# Supplied information
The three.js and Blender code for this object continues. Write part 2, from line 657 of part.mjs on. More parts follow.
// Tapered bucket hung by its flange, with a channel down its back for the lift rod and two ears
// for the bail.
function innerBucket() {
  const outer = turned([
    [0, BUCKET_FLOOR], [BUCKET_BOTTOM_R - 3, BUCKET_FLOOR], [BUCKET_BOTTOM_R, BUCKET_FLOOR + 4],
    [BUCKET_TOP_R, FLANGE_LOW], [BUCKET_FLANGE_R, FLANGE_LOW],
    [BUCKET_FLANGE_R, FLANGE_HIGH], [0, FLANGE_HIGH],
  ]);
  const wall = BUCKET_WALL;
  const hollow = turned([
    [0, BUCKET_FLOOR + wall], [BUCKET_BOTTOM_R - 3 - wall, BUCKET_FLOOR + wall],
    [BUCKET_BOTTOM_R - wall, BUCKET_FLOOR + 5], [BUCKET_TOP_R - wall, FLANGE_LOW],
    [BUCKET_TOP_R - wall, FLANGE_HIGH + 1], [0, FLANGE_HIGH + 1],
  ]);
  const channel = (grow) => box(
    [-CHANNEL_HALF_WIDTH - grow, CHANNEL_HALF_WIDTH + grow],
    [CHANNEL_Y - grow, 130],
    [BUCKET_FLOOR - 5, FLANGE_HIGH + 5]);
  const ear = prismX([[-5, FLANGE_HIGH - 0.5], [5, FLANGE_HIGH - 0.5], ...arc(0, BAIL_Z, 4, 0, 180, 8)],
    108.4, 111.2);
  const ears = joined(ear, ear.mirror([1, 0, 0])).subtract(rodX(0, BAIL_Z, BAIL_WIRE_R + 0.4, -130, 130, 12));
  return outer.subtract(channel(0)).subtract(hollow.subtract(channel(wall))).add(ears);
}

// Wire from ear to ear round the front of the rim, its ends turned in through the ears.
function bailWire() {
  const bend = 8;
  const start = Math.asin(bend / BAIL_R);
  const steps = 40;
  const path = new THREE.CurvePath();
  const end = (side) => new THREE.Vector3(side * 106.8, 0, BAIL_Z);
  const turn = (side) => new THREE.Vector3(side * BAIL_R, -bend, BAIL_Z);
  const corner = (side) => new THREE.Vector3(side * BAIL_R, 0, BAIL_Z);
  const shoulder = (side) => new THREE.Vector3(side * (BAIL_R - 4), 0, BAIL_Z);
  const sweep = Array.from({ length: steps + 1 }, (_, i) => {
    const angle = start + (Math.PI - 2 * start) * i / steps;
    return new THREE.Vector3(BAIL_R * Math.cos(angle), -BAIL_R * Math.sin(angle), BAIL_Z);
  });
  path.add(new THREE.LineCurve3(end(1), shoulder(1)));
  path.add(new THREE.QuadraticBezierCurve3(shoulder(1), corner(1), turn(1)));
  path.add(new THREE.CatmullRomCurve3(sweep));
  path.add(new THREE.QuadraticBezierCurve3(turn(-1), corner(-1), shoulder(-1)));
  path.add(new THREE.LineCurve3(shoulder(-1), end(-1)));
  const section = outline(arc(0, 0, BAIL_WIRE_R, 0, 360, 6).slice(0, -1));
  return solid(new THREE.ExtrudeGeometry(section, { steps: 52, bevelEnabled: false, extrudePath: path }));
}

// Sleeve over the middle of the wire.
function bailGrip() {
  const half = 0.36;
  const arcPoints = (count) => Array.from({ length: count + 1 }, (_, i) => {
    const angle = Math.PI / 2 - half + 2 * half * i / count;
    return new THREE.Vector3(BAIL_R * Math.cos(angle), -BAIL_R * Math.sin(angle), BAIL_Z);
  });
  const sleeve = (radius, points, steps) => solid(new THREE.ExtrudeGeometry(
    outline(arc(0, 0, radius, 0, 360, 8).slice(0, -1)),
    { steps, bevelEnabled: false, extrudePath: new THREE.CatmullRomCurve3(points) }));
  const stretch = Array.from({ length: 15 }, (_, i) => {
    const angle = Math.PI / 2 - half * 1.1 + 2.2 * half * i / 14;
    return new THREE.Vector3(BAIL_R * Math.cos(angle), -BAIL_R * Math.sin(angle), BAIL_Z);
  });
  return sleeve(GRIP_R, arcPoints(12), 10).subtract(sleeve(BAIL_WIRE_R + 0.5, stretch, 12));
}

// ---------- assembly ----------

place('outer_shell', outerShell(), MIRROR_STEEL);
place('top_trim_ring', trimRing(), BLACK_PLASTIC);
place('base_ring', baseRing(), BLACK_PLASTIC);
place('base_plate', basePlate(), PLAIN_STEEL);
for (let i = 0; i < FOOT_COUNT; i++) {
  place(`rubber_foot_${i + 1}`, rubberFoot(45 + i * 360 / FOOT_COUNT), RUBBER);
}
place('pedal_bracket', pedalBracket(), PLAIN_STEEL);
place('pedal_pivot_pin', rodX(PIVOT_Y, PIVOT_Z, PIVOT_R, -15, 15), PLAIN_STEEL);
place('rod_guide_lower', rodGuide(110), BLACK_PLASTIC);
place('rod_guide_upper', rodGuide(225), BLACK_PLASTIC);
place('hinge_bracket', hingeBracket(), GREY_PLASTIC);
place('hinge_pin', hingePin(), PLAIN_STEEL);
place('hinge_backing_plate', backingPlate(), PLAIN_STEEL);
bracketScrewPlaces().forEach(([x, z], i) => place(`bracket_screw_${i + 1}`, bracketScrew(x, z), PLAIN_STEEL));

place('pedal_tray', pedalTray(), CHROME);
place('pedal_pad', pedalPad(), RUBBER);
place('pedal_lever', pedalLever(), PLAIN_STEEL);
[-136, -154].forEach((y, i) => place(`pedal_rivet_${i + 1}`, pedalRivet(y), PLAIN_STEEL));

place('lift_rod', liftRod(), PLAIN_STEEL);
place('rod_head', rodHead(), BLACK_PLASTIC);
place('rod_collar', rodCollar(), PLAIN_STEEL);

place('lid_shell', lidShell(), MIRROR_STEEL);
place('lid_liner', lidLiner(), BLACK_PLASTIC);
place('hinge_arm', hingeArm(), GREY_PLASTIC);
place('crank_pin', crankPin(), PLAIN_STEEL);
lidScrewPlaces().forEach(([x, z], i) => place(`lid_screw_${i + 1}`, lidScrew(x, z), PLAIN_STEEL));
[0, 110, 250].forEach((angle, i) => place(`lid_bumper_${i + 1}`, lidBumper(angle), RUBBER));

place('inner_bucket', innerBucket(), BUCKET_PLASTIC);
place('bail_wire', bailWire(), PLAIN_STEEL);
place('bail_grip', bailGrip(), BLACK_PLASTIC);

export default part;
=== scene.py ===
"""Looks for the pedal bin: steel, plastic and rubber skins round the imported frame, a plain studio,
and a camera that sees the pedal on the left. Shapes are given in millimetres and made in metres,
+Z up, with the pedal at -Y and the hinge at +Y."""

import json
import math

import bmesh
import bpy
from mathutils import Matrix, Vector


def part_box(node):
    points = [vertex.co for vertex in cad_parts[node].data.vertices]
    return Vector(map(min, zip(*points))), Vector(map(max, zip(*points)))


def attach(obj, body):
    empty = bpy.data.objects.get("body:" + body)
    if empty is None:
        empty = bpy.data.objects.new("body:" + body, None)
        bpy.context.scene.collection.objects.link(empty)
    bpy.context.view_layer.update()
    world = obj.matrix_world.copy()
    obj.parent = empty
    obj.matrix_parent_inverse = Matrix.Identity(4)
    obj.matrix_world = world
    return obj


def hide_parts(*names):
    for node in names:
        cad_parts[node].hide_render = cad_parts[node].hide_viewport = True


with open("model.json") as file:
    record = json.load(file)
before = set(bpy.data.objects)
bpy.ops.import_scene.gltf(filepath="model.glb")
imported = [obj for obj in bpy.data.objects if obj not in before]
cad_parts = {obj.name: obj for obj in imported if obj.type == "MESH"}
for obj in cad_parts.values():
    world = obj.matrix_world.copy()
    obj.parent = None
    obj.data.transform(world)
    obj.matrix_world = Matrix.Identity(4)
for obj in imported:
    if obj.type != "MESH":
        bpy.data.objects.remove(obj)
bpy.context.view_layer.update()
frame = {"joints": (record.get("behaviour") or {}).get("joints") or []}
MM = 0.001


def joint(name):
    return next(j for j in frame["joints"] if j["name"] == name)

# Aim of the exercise
Reproduce verbatim the lines above, from the line with "place('lid_shell', lidShell(), MIRROR_STEEL);" through the line with "import math".

# Exercise result
place('lid_shell', lidShell(), MIRROR_STEEL);
place('lid_liner', lidLiner(), BLACK_PLASTIC);
place('hinge_arm', hingeArm(), GREY_PLASTIC);
place('crank_pin', crankPin(), PLAIN_STEEL);
lidScrewPlaces().forEach(([x, z], i) => place(`lid_screw_${i + 1}`, lidScrew(x, z), PLAIN_STEEL));
[0, 110, 250].forEach((angle, i) => place(`lid_bumper_${i + 1}`, lidBumper(angle), RUBBER));

place('inner_bucket', innerBucket(), BUCKET_PLASTIC);
place('bail_wire', bailWire(), PLAIN_STEEL);
place('bail_grip', bailGrip(), BLACK_PLASTIC);

export default part;
=== scene.py ===
"""Looks for the pedal bin: steel, plastic and rubber skins round the imported frame, a plain studio,
and a camera that sees the pedal on the left. Shapes are given in millimetres and made in metres,
+Z up, with the pedal at -Y and the hinge at +Y."""

import json
import math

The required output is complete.